In an e-mail to customers, Uber has defended its position, stating that a recent poll of 1,000 drivers found that “the overwhelming majority prefer being self-employed and joined Uber precisely because they want to be their own boss”. However, this recent decision is being viewed as a success by those advocating employment rights and protections for all in the workforce, particularly those operating in the new age “gig economy” in which large companies rely on an increasing number of self-employed contractors on short-term engagements to deliver core services.
The gig economy in the UK is estimated to have grown by around 14% in the past few months alone, with several household names being responsible for their fair share of the increase. For example, delivery firm Hermes recently hit the headlines when it emerged they had engaged over 10,000 people paid on a piece-work basis to deliver parcels using their own cars, fuel and under their own car insurance.
What though, does the Uber decision mean for these businesses?
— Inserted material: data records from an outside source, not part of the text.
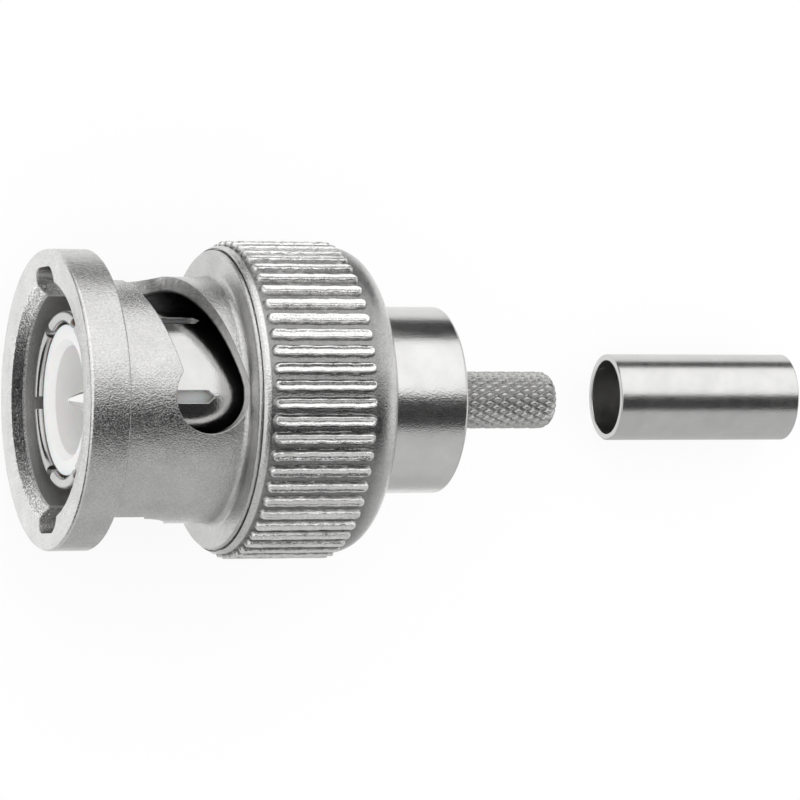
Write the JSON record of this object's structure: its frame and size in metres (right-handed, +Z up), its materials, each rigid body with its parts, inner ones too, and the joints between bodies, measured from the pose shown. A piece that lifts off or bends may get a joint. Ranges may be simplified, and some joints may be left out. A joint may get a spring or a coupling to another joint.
{
  "type": "bnc connector",
  "caption": "Straight bayonet coaxial plug with a slotted, knurled coupling nut, a sprung outer contact, a knurled crimp spigot and a loose crimp ferrule.",
  "frame": {"origin": "centre of the mouth of the coupling nut, on the plug's axis", "axes": "+X along the plug's axis from the mouth to the cable end, +Z up, with the plug lying on its side on its knurled collar"},
  "size_m": [0.0389, 0.0144, 0.0144],
  "materials": {
    "nut_nickel": "satin nickel plate over a fine cast grain",
    "turned_nickel": "smooth nickel plate over turned brass",
    "ferrule_nickel": "bright nickel plate over drawn tube",
    "insulator_white": "machined white fluoropolymer",
    "pin_plate": "bright plate",
    "gasket_rubber": "dark silicone rubber",
    "spring_metal": "bare spring strip",
    "washer_brass": "turned brass"
  },
  "bodies": {
    "connector_body": {"outer_contact": "turned_nickel", "crimp_body": "turned_nickel", "front_insulator": "insulator_white", "rear_insulator": "insulator_white", "centre_contact": "pin_plate", "gasket": "gasket_rubber", "wave_washer_front": "spring_metal", "wave_washer_rear": "spring_metal", "crimp_ferrule": "ferrule_nickel"},
    "spring_seat": {"thrust_washer": "washer_brass"},
    "coupling_nut": {"bayonet_sleeve": "nut_nickel", "knurled_collar": "nut_nickel"}
  },
  "joints": [
    {"name": "coupling_slide", "type": "slide", "parent": "connector_body", "child": "spring_seat", "axis": [-1, 0, 0], "range_m": [0, 0.0007], "stiffness_N_per_m": 2000, "springref_m": -0.001, "deforming": ["wave_washer_front", "wave_washer_rear"]},
    {"name": "coupling_turn", "type": "hinge", "parent": "spring_seat", "child": "coupling_nut", "pos_m": [0.013, 0, 0], "axis": [1, 0, 0], "continuous": true}
  ]
}
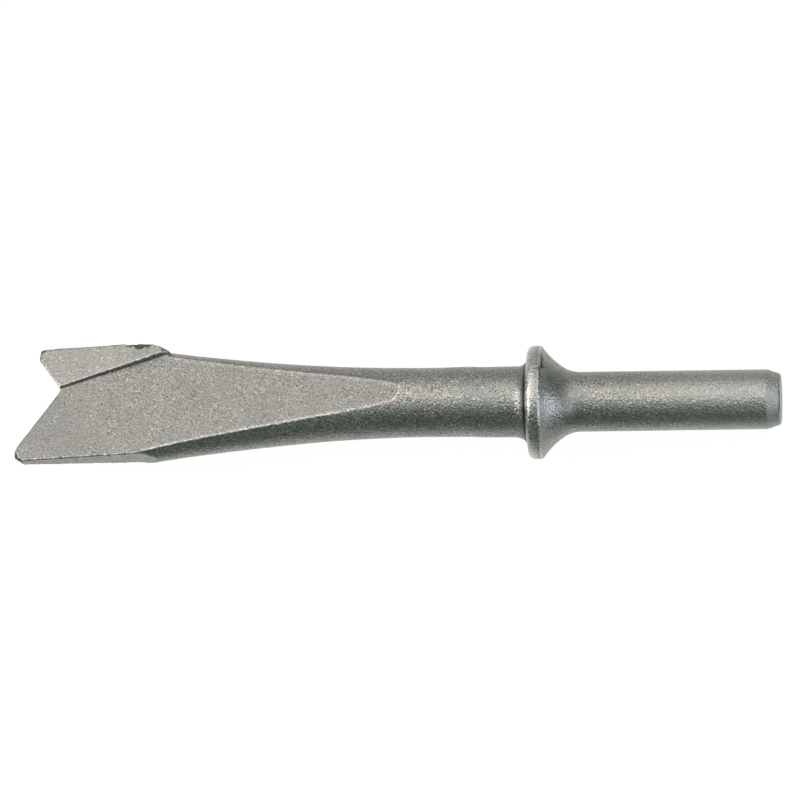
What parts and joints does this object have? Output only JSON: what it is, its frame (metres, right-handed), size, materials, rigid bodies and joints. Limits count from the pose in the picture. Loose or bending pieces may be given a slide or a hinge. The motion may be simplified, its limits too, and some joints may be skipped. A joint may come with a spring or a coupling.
{
  "type": "air hammer panel-cutter chisel",
  "caption": "Forged steel chisel bit with a round shank, tapered collar and flat fishtail blade with a V-notch, for cutting sheet metal with an air hammer.",
  "frame": {"origin": "middle of the flat end that the hammer's piston strikes, on the tool axis", "axes": "+X along the tool axis, out of the struck end, so the tip points along -X; +Z square to the blade, on the side of its front face with the raised cheek; +Y towards the prong that carries the cheek"},
  "size_m": [0.1311, 0.0202, 0.0192],
  "materials": {
    "forged_steel": "shot-blasted and dull grey, with a fine sparkling grain"
  },
  "bodies": {
    "root": {"chisel_forging": "forged_steel"}
  },
  "joints": []
}
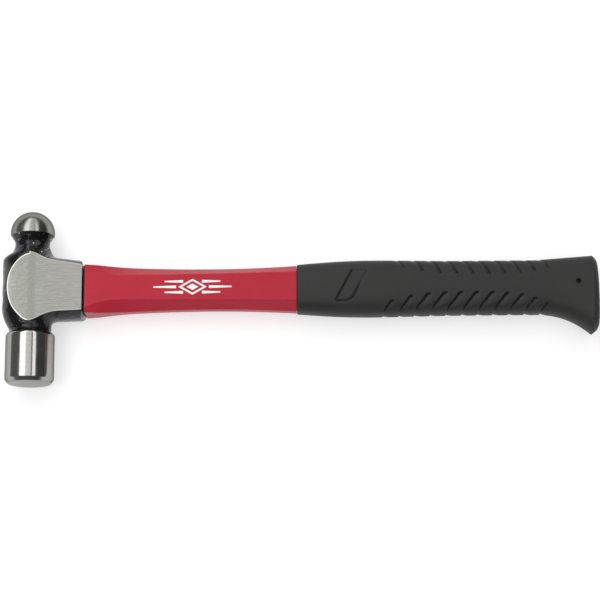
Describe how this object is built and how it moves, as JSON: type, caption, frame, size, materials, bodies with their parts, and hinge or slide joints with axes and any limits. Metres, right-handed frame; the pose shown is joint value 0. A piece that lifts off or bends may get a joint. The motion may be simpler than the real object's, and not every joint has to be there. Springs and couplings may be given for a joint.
{
  "type": "ball peen hammer",
  "caption": "Steel ball peen head with ground cheeks, bonded to a fibreglass handle with a plastic jacket and a soft flared grip, for striking and peening metal.",
  "frame": {"origin": "the middle of the underside of the bounding box, with the hammer lying on its side", "axes": "+X runs along the handle from the head to the butt, +Y points from the striking face to the ball, +Z is square to the ground cheeks"},
  "size_m": [0.345, 0.1022, 0.0282],
  "materials": {
    "head_steel": "polished ball and poll, ground cheeks, black painted necks and boss sides",
    "fibreglass": "cut glass fibre rod, matt",
    "epoxy": "cast resin, slightly glossy",
    "seal_rubber": "matt black rubber",
    "red_plastic": "glossy moulded red plastic",
    "grip_rubber": "fine-textured dark grey soft plastic"
  },
  "bodies": {
    "root": {"hammer_head": "head_steel", "handle_core": "fibreglass", "eye_epoxy": "epoxy", "eye_seal_ring": "seal_rubber", "handle_jacket": "red_plastic", "grip": "grip_rubber"}
  },
  "joints": []
}
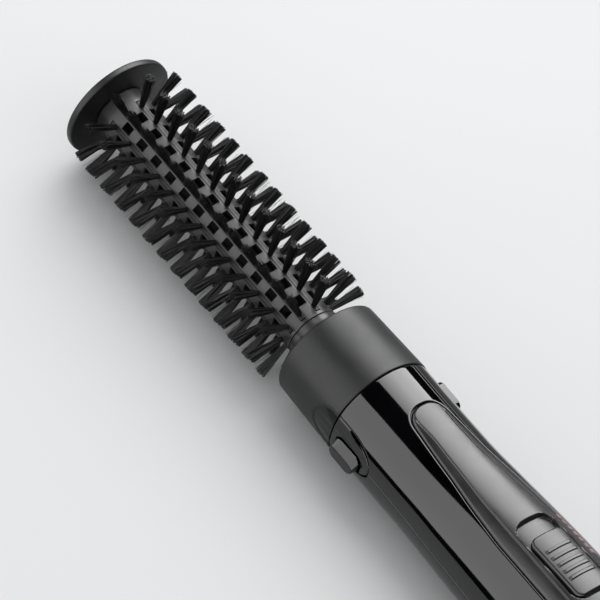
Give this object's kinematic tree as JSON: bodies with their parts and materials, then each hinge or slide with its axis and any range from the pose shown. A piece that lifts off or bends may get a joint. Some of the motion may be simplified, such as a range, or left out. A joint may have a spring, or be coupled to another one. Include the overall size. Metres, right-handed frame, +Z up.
{
  "type": "hot air brush",
  "caption": "Handheld hot air styling brush with round bristle barrel, vented tube, release buttons, slide switch and rear air inlet.",
  "frame": {"origin": "centre of the bounding box in plan, at the lowest point (Z = 0, the surface the brush lies on)", "axes": "+X along the common axis of brush and handle, from the brush tip to the rear of the handle; +Z up, the side with the slide switch; release buttons on -Y and +Y"},
  "size_m": [0.3316, 0.0402, 0.0441],
  "materials": {
    "matt_black": "fine matt moulded plastic",
    "barrel_grey": "satin heat-resistant plastic",
    "bristle_nylon": "stiff nylon filament tufts with flat-cut ends",
    "gloss_black": "piano black moulded plastic",
    "satin_grey": "satin soft-touch plastic",
    "inner_black": "plain moulded plastic",
    "steel": "plain steel",
    "brass": "plain brass",
    "heat_board": "mica and ceramic",
    "circuit_board": "green laminate",
    "fan_white": "natural moulded plastic"
  },
  "bodies": {
    "handle": {"upper_shell": "gloss_black", "lower_shell": "gloss_black", "top_panel": "satin_grey", "button_surround_left": "gloss_black", "button_surround_right": "gloss_black", "latch_spring_left": "steel", "latch_spring_right": "steel", "front_bulkhead": "inner_black", "nozzle_tube": "steel", "mica_frame": "heat_board", "heater_coil": "steel", "thermostat": "heat_board", "thermal_fuse": "brass", "fan_duct": "inner_black", "motor": "steel", "motor_mount": "inner_black", "rectifier_board": "circuit_board", "switch_body": "inner_black", "case_screw_front": "steel", "case_screw_rear": "steel", "rear_cap": "matt_black", "inlet_screen": "steel", "gland_washer": "steel"},
    "brush_head": {"end_disc": "matt_black", "tip_plug": "matt_black", "tip_screw": "steel", "core_rod": "inner_black", "barrel": "barrel_grey", "bristle_row_01": "bristle_nylon", "bristle_row_02": "bristle_nylon", "bristle_row_03": "bristle_nylon", "bristle_row_04": "bristle_nylon", "bristle_row_05": "bristle_nylon", "bristle_row_06": "bristle_nylon", "bristle_row_07": "bristle_nylon", "bristle_row_08": "bristle_nylon", "bristle_row_09": "bristle_nylon", "bristle_row_10": "bristle_nylon", "barrel_base": "matt_black", "collar": "matt_black", "collar_liner": "inner_black"},
    "release_button_left": {"release_button_left": "gloss_black"},
    "release_button_right": {"release_button_right": "gloss_black"},
    "switch_slider": {"switch_slider": "satin_grey"},
    "fan": {"fan_impeller": "fan_white", "fan_shaft": "steel"},
    "cord_gland": {"cord_gland": "matt_black"}
  },
  "joints": [
    {"name": "head_release", "type": "slide", "parent": "handle", "child": "brush_head", "axis": [-1, 0, 0], "range_m": [0, 0.03]},
    {"name": "release_left", "type": "slide", "parent": "handle", "child": "release_button_left", "axis": [0, 1, 0], "range_m": [0, 0.0015], "stiffness_N_per_m": 900, "springref_m": -0.0015},
    {"name": "release_right", "type": "slide", "parent": "handle", "child": "release_button_right", "axis": [0, -1, 0], "range_m": [0, 0.0015], "stiffness_N_per_m": 900, "springref_m": -0.0015},
    {"name": "power_switch", "type": "slide", "parent": "handle", "child": "switch_slider", "axis": [-1, 0, 0], "range_m": [0, 0.006]},
    {"name": "fan_spin", "type": "hinge", "parent": "handle", "child": "fan", "pos_m": [0.0243, 0, 0.02003], "axis": [1, 0, 0], "continuous": true},
    {"name": "cord_swivel", "type": "hinge", "parent": "handle", "child": "cord_gland", "pos_m": [0.1583, 0, 0.02003], "axis": [1, 0, 0], "continuous": true}
  ]
}
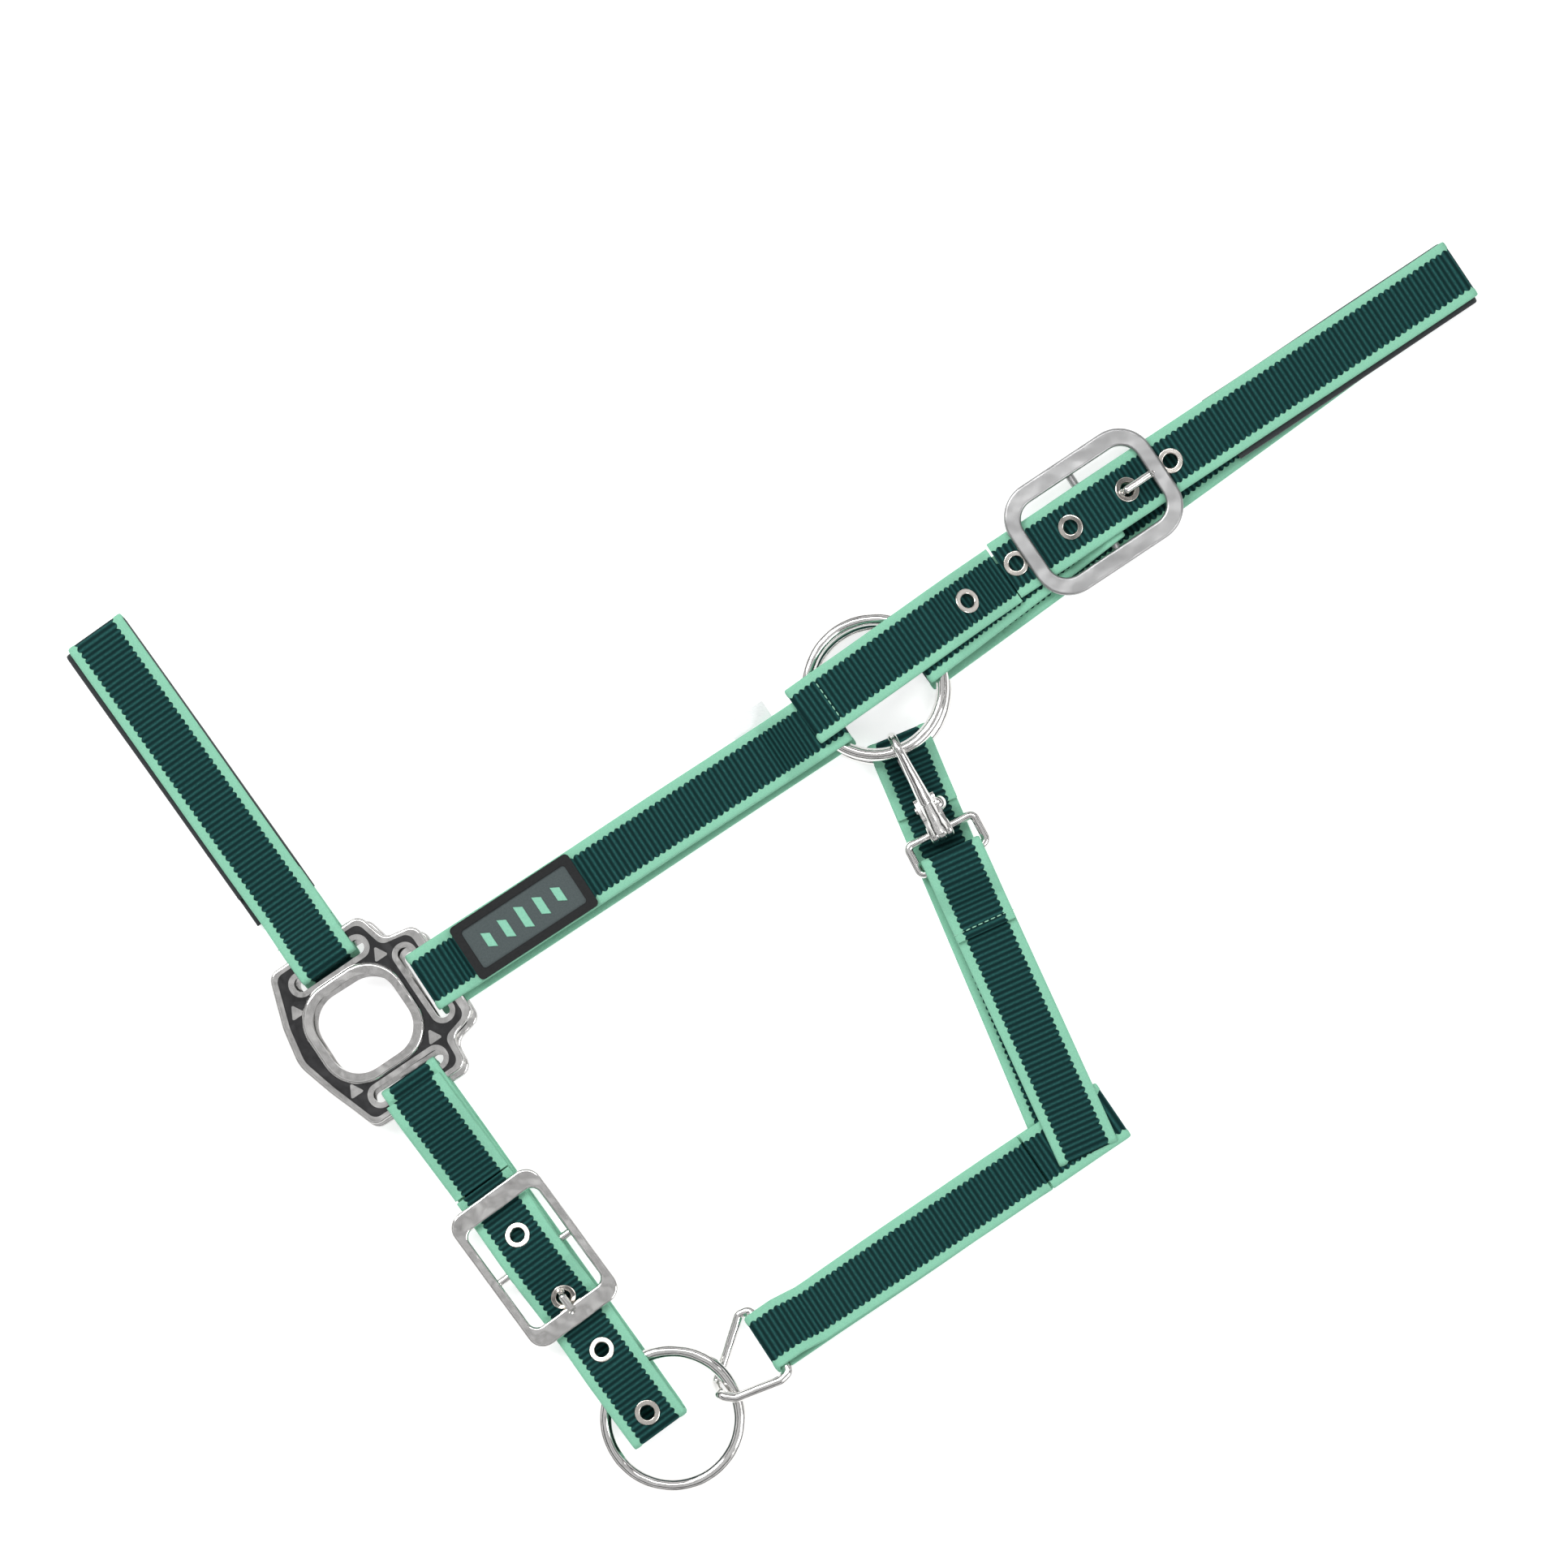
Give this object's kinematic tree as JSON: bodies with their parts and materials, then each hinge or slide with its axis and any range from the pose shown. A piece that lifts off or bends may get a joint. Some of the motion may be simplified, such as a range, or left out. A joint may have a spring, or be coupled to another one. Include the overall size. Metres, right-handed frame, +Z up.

Although the decision only affects the two drivers at the centre of the case, it demonstrates the very real possibility that “self-employed contractors” in the new gig economy may well qualify as “workers” within the meaning of the relevant legislation. This could mean they will be entitled to a limited number of employment rights (but not those afforded to “employees”). Amongst other rights, they would be entitled to 5.6 weeks' paid annual leave each year; a maximum 48 hour average working week; rest breaks; the National Minimum/Living Wage; and the protection afforded by UK whistleblowing legislation.
It is probable that this decision will be appealed upward, possibly all the way to the Supreme Court. As such, the advice for businesses potentially affected at this moment in time is simply a word of warning: Although this decision is fact-specific, where there is sufficient control over supposed self-employed contractors, there is now an increased chance that claims will flow from those seeking worker status.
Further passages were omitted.